When tariffs are announced, headlines tend to follow the drama: winners, losers, political posturing. The reality for those tasked with analysis is less theatrical and more intricate. In the food processing sector—ISIC code 10, “Manufacture of food products”—the effects of new tariffs are anything but uniform, and quantifying them calls for methodical work rather than big declarations.

 

It starts, as so often, with definitions. ISIC 10 covers a landscape of activity: meat, fish, fruit, vegetables, oils, dairy, bakery, animal feed—the list is long. Each segment relies on a basket of raw inputs, many of which are imported. Some, like wheat or soy, might account for the majority of total costs in a subsector. Others, like packaging or food additives, matter more at the margins but can still tip the balance when prices move.

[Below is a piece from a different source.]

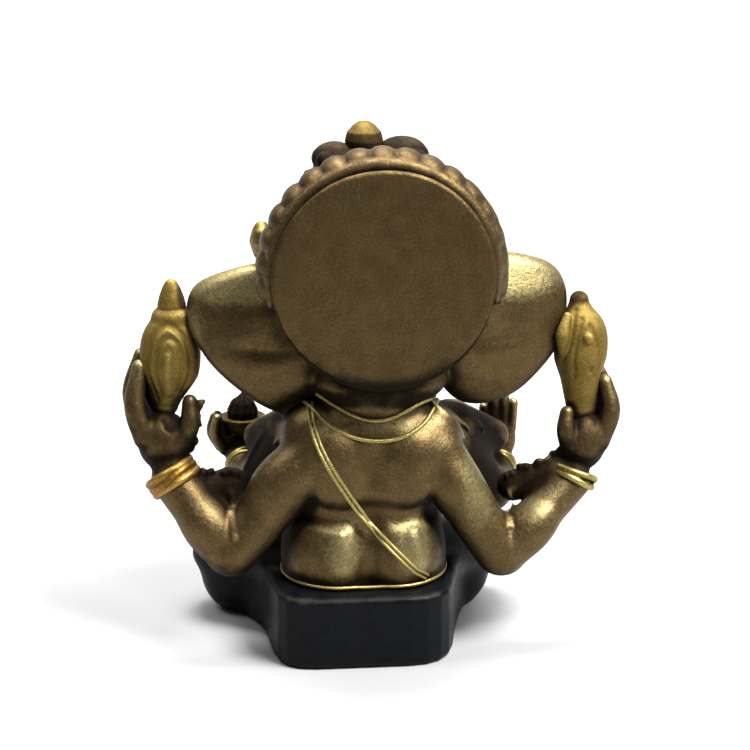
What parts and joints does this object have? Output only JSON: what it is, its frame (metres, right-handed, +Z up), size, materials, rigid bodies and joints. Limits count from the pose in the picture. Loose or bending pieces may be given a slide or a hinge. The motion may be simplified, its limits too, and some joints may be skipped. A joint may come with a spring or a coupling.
{
  "type": "ganesha idol",
  "caption": "Small seated four-armed Ganesha idol: fan ears, curled trunk, petal-ringed crown with a flat round back plate, conch and lotus bud in the raised rear hands, on a low black plinth.",
  "frame": {"origin": "centre of the bounding box on the ground: the middle of the figure's footprint box, at the underside of the plinth", "axes": "+Z up; the face looks along -Y and the flat back plate faces +Y; +X is the figure's own left"},
  "size_m": [0.0656, 0.0362, 0.07],
  "materials": {
    "antique_bronze": "metallic antique bronze paint, dark wash in the hollows and a gold dry-brushed edge",
    "bright_gold": "brighter gold metallic paint, slightly worn",
    "black_satin": "satin black paint"
  },
  "bodies": {
    "root": {"modak": "antique_bronze", "halo_disc": "antique_bronze", "crown_petal_ring": "antique_bronze", "crown_dome": "antique_bronze", "left_tusk": "antique_bronze", "right_tusk": "antique_bronze", "trunk": "antique_bronze", "head": "antique_bronze", "left_ear": "antique_bronze", "right_ear": "antique_bronze", "rear_left_hand": "antique_bronze", "rear_right_hand": "antique_bronze", "front_left_hand": "antique_bronze", "front_right_hand": "antique_bronze", "rear_left_forearm": "antique_bronze", "rear_right_forearm": "antique_bronze", "front_left_forearm": "antique_bronze", "front_right_forearm": "antique_bronze", "rear_left_upper_arm": "antique_bronze", "rear_right_upper_arm": "antique_bronze", "front_left_upper_arm": "antique_bronze", "front_right_upper_arm": "antique_bronze", "neck": "antique_bronze", "belly": "antique_bronze", "torso": "antique_bronze", "left_foot": "antique_bronze", "right_foot": "antique_bronze", "left_anklet": "bright_gold", "right_anklet": "bright_gold", "rear_left_bangle": "bright_gold", "rear_right_bangle": "bright_gold", "front_left_bangle": "bright_gold", "front_right_bangle": "bright_gold", "conch": "bright_gold", "lotus_bud": "bright_gold", "modak_bowl": "bright_gold", "waist_band": "bright_gold", "sacred_thread": "bright_gold", "necklace_upper": "bright_gold", "necklace_lower": "bright_gold", "crown_finial": "bright_gold", "crown_front_jewel": "bright_gold", "left_crown_boss": "bright_gold", "right_crown_boss": "bright_gold", "crown_band": "bright_gold", "dhoti_pleats": "black_satin", "right_shin": "black_satin", "left_shin": "black_satin", "left_thigh": "black_satin", "right_thigh": "black_satin", "dhoti_seat": "black_satin", "plinth": "black_satin"}
  },
  "joints": []
}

When a government imposes tariffs on one or more of these inputs, the first task is to trace exactly which parts of ISIC 10 are exposed, and to what degree.

 

Suppose, for example, a country introduces a 15% tariff on imported wheat. For bread manufacturers, this is immediately consequential. For meat processors, less so, unless feed costs are affected downstream. The goal, then, is to build a model that captures these ripple effects step by step—clear enough for policymakers, detailed enough for industry specialists.

 

A partial equilibrium framework works best. Start by assembling baseline data: output, prices, and employment in ISIC 10, ideally broken down by major subcategories. Input-output tables are indispensable here. They reveal, for instance, what share of bakery costs come from imported wheat, how much of the dairy sector’s cost base is exposed to global sugar prices, or how sensitive animal feed producers are to soybean imports.

 

Once the tariff is mapped, calculate the direct cost increase for each subsector. This requires multiplying the tariff-induced price hike by the relevant input share. If wheat comprises 30% of a bakery’s input costs, a 15% wheat tariff pushes up overall costs by 4.5%. Not all costs are passed on to consumers, of course—some are absorbed as slimmer margins, some are mitigated through input substitution or efficiency gains. The next step is to estimate the likely split, drawing on elasticity estimates or firm-level financial data where available.

 

What happens to output? Here, price elasticity of demand is critical. If consumers are sensitive to bread prices, higher costs will reduce demand, with knock-on effects for output and employment. If demand is relatively inelastic, volume losses may be small but margins squeezed harder. Elasticities vary by product and country—sometimes by orders of magnitude. There is no substitute for country- and product-specific data, though in their absence, sensitivity analysis using a range of plausible values is better than false precision.

 

Employment effects follow naturally. Lower output means less labor required—although, again, not always in a one-to-one ratio. Some processes are automated, others labor-intensive. Examining firm-level employment and productivity data within ISIC 10 helps refine these estimates. It’s also worth considering lag effects: firms may hold onto workers longer than output justifies, hoping for policy reversals or market recovery.

 

There’s a temptation, especially under political pressure, to reach for a single headline number: “X jobs lost,” “Y percent decline in output.” The reality is more nuanced. Some subsectors may barely notice the tariff; others may restructure or even thrive if domestic input suppliers benefit from less foreign competition. Substitution is a live possibility—manufacturers might switch from imported to local wheat, or from one type of oil to another, blunting the intended effect of the tariff (or amplifying unintended consequences elsewhere).

 

Care must be taken with data quality. Not all countries maintain detailed, up-to-date input-output tables or granular ISIC-level employment records. In their absence, analysts may need to piece together estimates from firm surveys, industry associations, or customs data. Each source brings its own caveats—self-reporting bias, time lags, definitional inconsistencies—but triangulation is almost always preferable to relying on a single number.

 

Finally, it is worth acknowledging what a partial equilibrium model cannot do. It does not capture secondary effects in related sectors (upstream and downstream), changes in household consumption patterns outside food processing, or broader macroeconomic impacts. For some questions, especially those concerning long-term or economy-wide adjustment, a general equilibrium approach is needed. But for targeted, timely analysis of policy shocks in a well-defined sector, partial equilibrium rooted in ISIC codes is often the best tool available.

 

In the end, the purpose is not just to predict, but to inform better decision-making. By grounding the analysis in ISIC 10, economists can provide clarity amid the noise—offering policymakers a map of who stands to gain, who stands to lose, and what might shift if policies change again tomorrow. The value lies not in perfect foresight, but in disciplined, transparent reasoning—something always in short supply, especially when the subject is as politically charged as food.